Exercise prompt:
Could every line of the data be printed exactly as it reads?

■ ■ ■ ■ ■ ■ ■

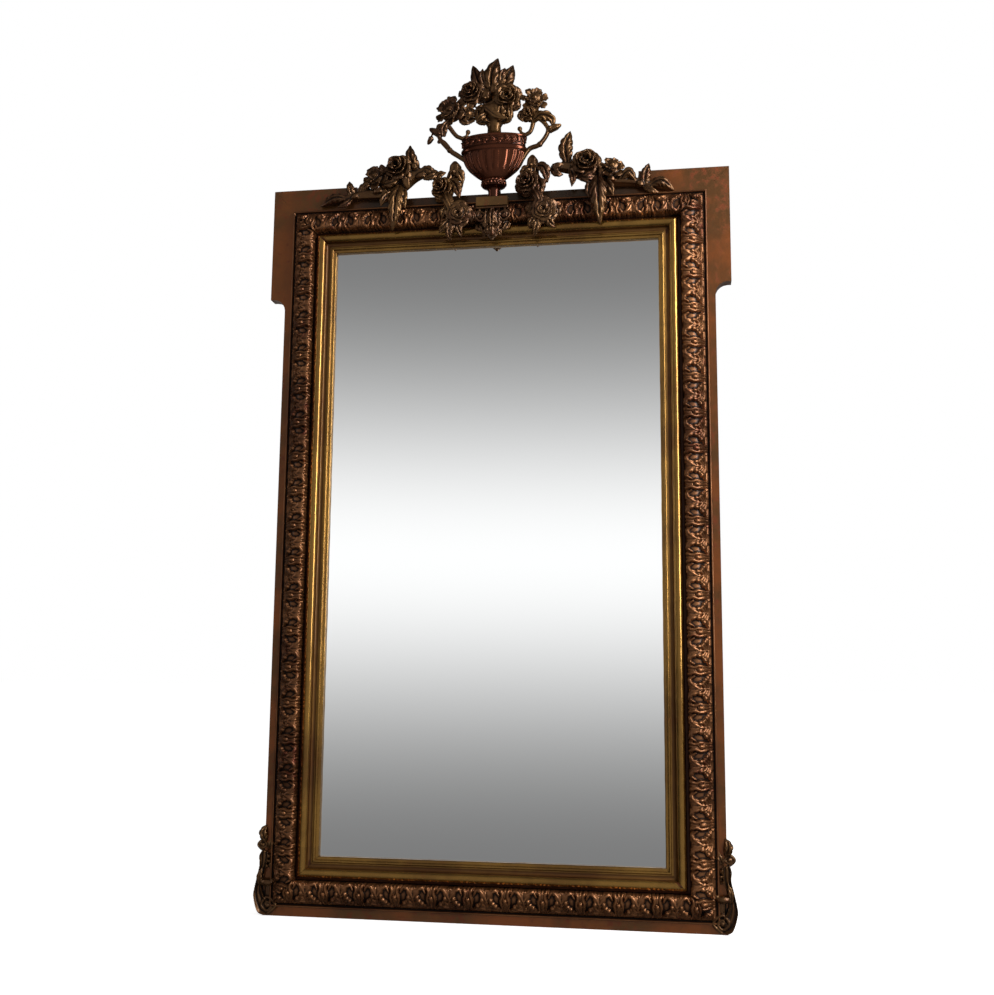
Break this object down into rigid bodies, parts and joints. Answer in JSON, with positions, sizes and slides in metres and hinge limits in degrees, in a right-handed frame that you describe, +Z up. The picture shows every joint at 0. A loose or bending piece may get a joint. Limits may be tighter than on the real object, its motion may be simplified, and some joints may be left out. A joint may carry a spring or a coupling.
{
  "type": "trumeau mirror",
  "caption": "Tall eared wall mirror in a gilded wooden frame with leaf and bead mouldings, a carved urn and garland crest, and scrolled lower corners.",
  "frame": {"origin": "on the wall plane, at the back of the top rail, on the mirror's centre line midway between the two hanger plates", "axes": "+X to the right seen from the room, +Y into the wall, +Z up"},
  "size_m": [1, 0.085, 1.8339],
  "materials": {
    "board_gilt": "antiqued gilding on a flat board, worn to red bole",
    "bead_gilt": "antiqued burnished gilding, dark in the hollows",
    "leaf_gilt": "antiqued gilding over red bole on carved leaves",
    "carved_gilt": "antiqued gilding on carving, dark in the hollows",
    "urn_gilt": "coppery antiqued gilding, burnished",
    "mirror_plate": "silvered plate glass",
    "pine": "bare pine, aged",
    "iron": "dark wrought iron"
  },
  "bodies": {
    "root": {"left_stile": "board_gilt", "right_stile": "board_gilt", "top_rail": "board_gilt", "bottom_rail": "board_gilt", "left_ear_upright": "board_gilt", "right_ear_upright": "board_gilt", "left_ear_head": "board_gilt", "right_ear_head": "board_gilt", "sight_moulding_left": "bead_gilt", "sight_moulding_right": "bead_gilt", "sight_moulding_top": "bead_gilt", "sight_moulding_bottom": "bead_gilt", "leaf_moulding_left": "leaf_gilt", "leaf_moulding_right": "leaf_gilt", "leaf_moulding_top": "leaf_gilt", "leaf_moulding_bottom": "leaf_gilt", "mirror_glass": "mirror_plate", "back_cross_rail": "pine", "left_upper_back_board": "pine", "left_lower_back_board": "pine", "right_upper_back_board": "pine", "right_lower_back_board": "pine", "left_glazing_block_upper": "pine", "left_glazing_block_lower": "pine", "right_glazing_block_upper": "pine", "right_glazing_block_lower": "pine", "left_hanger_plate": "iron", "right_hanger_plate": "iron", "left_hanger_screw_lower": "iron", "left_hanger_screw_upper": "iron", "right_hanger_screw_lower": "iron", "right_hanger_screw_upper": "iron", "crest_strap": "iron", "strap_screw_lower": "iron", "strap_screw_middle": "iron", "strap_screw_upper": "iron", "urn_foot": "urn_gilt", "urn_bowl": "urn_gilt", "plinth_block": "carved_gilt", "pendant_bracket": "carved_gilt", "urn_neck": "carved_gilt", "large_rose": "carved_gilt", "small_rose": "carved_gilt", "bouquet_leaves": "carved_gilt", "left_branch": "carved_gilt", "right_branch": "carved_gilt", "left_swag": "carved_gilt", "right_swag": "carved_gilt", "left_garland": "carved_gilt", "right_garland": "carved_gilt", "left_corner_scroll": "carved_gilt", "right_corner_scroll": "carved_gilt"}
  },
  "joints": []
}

■ ■ ■ ■ ■ ■ ■

Response to the task:
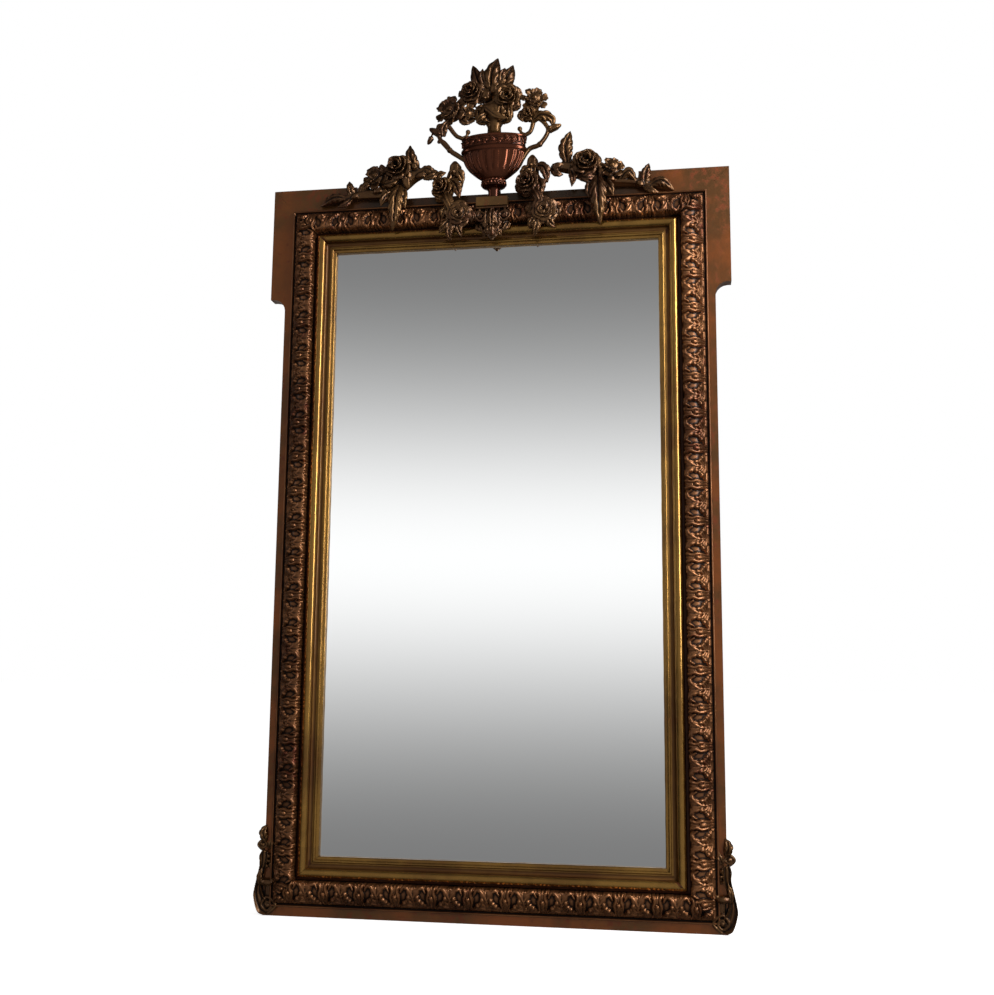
Break this object down into rigid bodies, parts and joints. Answer in JSON, with positions, sizes and slides in metres and hinge limits in degrees, in a right-handed frame that you describe, +Z up. The picture shows every joint at 0. A loose or bending piece may get a joint. Limits may be tighter than on the real object, its motion may be simplified, and some joints may be left out. A joint may carry a spring or a coupling.
{
  "type": "trumeau mirror",
  "caption": "Tall eared wall mirror in a gilded wooden frame with leaf and bead mouldings, a carved urn and garland crest, and scrolled lower corners.",
  "frame": {"origin": "on the wall plane, at the back of the top rail, on the mirror's centre line midway between the two hanger plates", "axes": "+X to the right seen from the room, +Y into the wall, +Z up"},
  "size_m": [1, 0.085, 1.8339],
  "materials": {
    "board_gilt": "antiqued gilding on a flat board, worn to red bole",
    "bead_gilt": "antiqued burnished gilding, dark in the hollows",
    "leaf_gilt": "antiqued gilding over red bole on carved leaves",
    "carved_gilt": "antiqued gilding on carving, dark in the hollows",
    "urn_gilt": "coppery antiqued gilding, burnished",
    "mirror_plate": "silvered plate glass",
    "pine": "bare pine, aged",
    "iron": "dark wrought iron"
  },
  "bodies": {
    "root": {"left_stile": "board_gilt", "right_stile": "board_gilt", "top_rail": "board_gilt", "bottom_rail": "board_gilt", "left_ear_upright": "board_gilt", "right_ear_upright": "board_gilt", "left_ear_head": "board_gilt", "right_ear_head": "board_gilt", "sight_moulding_left": "bead_gilt", "sight_moulding_right": "bead_gilt", "sight_moulding_top": "bead_gilt", "sight_moulding_bottom": "bead_gilt", "leaf_moulding_left": "leaf_gilt", "leaf_moulding_right": "leaf_gilt", "leaf_moulding_top": "leaf_gilt", "leaf_moulding_bottom": "leaf_gilt", "mirror_glass": "mirror_plate", "back_cross_rail": "pine", "left_upper_back_board": "pine", "left_lower_back_board": "pine", "right_upper_back_board": "pine", "right_lower_back_board": "pine", "left_glazing_block_upper": "pine", "left_glazing_block_lower": "pine", "right_glazing_block_upper": "pine", "right_glazing_block_lower": "pine", "left_hanger_plate": "iron", "right_hanger_plate": "iron", "left_hanger_screw_lower": "iron", "left_hanger_screw_upper": "iron", "right_hanger_screw_lower": "iron", "right_hanger_screw_upper": "iron", "crest_strap": "iron", "strap_screw_lower": "iron", "strap_screw_middle": "iron", "strap_screw_upper": "iron", "urn_foot": "urn_gilt", "urn_bowl": "urn_gilt", "plinth_block": "carved_gilt", "pendant_bracket": "carved_gilt", "urn_neck": "carved_gilt", "large_rose": "carved_gilt", "small_rose": "carved_gilt", "bouquet_leaves": "carved_gilt", "left_branch": "carved_gilt", "right_branch": "carved_gilt", "left_swag": "carved_gilt", "right_swag": "carved_gilt", "left_garland": "carved_gilt", "right_garland": "carved_gilt", "left_corner_scroll": "carved_gilt", "right_corner_scroll": "carved_gilt"}
  },
  "joints": []
}